Por su parte, la historia de Anumán permite a Gauz completar un complicado ejercicio literario en el que construye un personaje que introduce frescura y alegría a algunas de las situaciones más sangrantes que relata. Lo hace con ese juego de lenguaje que lleva al niño a introducir conceptos y explicaciones parcialmente extraídas del imaginario socialista y parcialmente digeridas por la particular comprensión del propio niño.
«La calle de la escuela. La calle de las vendedoras de besitos también. Mientras aprendemos historia, ellas hacen el trabajo más viejo del mundo en el barrio más viejo de la ciudad. Nací aquí. Conozco todos los escaparates de besitos y ellos me conocen a mi. A la salida de la clase popular, buenosdío a toda la calle».
Al mismo tiempo, esta segunda trama explora situaciones relacionadas con la experiencia migratoria, con la diáspora y con el regreso a los orígenes o con la larga huella dejada por la Trata en las comunidades negras de América.
«En la tribu de los boni-cimarrones, la mandioca es la planta de la libertad, dice Yolanda. Escapándose de la selva inexplicable lejos de las tierras de los esclavajadores, los boni-cimarrones hambrientos observaron a los hombres de la zona, los amazónios. Los vieron enterraron una estaca que se hizo en algunas semanas un gran tubo Hérculo que los hombres de la zona llaman «mandioca». Es el nombre de una princesa que se sacrificó para que el tubo Hérculo creciera. Los boni-cimarrones hicieron como los hombres de la zona y nunca más pasaron hambre. La mandioca les ponía tan fuertes que se convirtieron en esclavengadores, luchando por liberar a los otros esclavos y seguir libres.»
Siempre desde ese enfoque inocente y a través de unos ojos abiertos constantemente al descubrimiento y a la sorpresa.
«Yolanda es marrón muy oscuro, como Camarada Papá. Mamá es marrón muy claro, como yo. Somos la tribu de los marrones, dice Yolanda. En la calle, ella es la única vendedora de besitos marrón. En cada lucha de clase, ella me regaña en público. Porque, debido a los prejuicios de los ojos sobre el color, el marrón debe ser ejemplar. Obligaciones de los marrones.

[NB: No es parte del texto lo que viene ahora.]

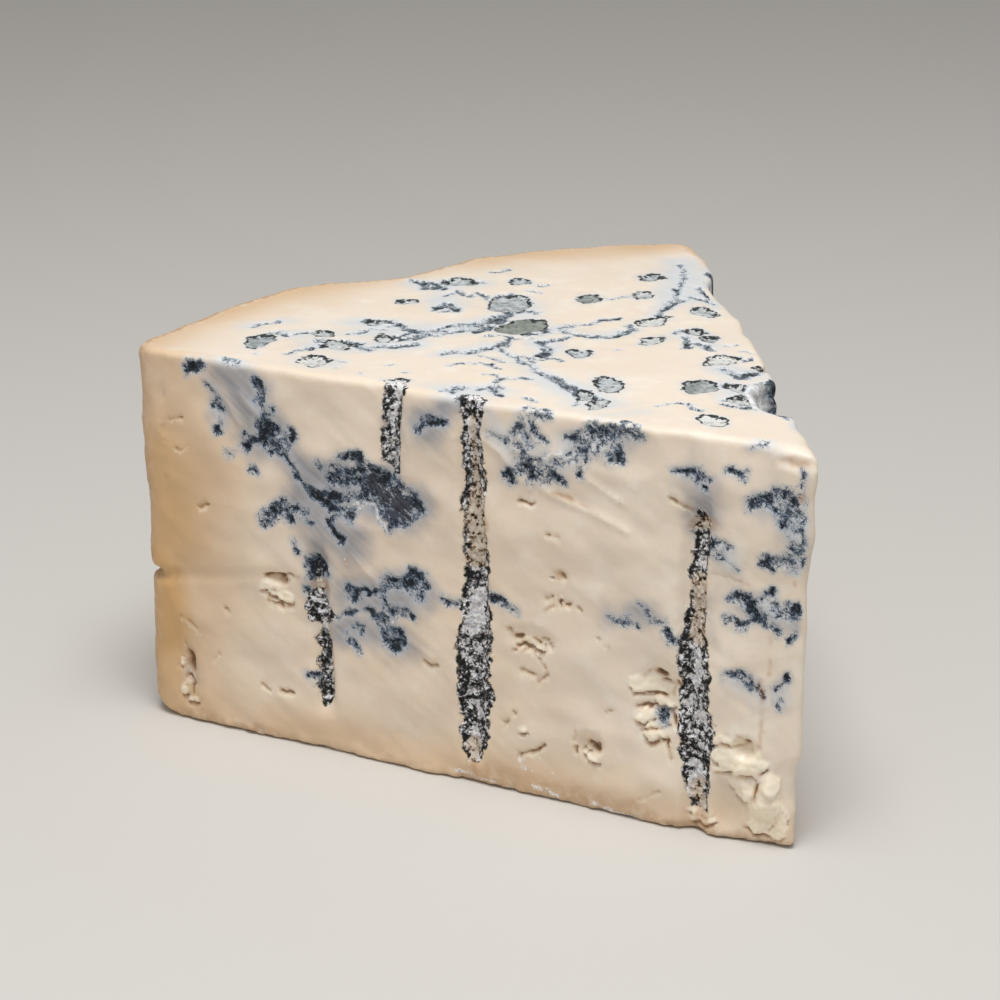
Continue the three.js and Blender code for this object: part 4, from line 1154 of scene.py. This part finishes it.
# The marks that places of the level cut have.
def top_marks(x, y):
    bent_x = x + 0.6 * mottle(x, y, 3.1, 21) + 0.35 * mottle(x, y, 1.3, 22)
    bent_y = y + 0.6 * mottle(x, y, 3.1, 23) + 0.35 * mottle(x, y, 1.3, 24)
    vein = np.minimum(1.4 * inside_strokes(bent_x, bent_y, TOP_VEINS), DEEPEST_VEIN)
    vein += 0.1 + 0.4 * mottle(x, y, 1.9, 36)
    haze = smoothstep(inside_strokes(bent_x, bent_y, TOP_HAZE) + 2.0 * mottle(x, y, 7.0, 25), -2.5, 4.5)
    eye_x = x + 0.9 * mottle(x, y, 2.6, 26) + 0.4 * mottle(x, y, 1.1, 61)
    eye_y = y + 0.9 * mottle(x, y, 2.6, 27) + 0.4 * mottle(x, y, 1.1, 62)
    eye, white = outside_eyes(eye_x, eye_y)
    to_rim = WHEEL_RADIUS - np.hypot(x, y)
    along = x * RIGHT_WAY[0] + y * RIGHT_WAY[1] - POCKET_RUN
    inward = -x * RIGHT_WAY[1] + y * RIGHT_WAY[0]
    bay = POCKET_DEPTH * np.sqrt(np.maximum(0.0, 1.0 - (along / POCKET_REACH) ** 2))
    bay = np.where(np.abs(along) < POCKET_REACH, bay, -FAR)
    vein = np.maximum(vein, 1.6 - 0.9 * np.abs(inward - bay + 0.5 * mottle(x, y, 2.0, 28)))
    return {
        "vein": np.clip(vein, FAR_OUT, 2.0),
        "haze": np.maximum(haze, 0.8 * (1.0 - smoothstep(eye, 0.0, 2.2))),
        "eye": np.clip(eye, FAR_OUT, NO_EYE),
        "white": white,
        "ripe_shade_and_glow": 0.85 * (1.0 - smoothstep(to_rim + 3.0 * mottle(x, y, 12.0, 35), -3.0, 21.0)),
        "rind": 0.75 * (1.0 - smoothstep(to_rim + 0.9 * mottle(x, y, 5.0, 29), 0.2, 3.4)),
        "level": 1.0,
    }


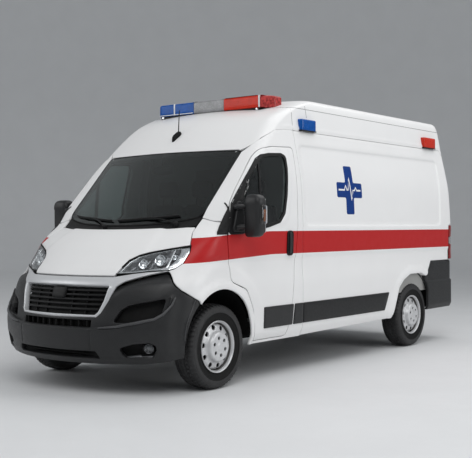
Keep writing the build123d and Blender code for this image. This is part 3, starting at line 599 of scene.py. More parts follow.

Cuando estamos los dos solos, me dice: «Eres muy valiente». Yo solo sé que los más pequeños deben luchar siempre para arrancar a los más grandes sus privilegios de clase».
El broche de la narración aparece cuando los caminos de los protagonistas confluyen y las experiencias adquieren toda su dimensión para dar a los ojos que leen una lección definitiva de vida, más bien, de Vida, en mayúsculas.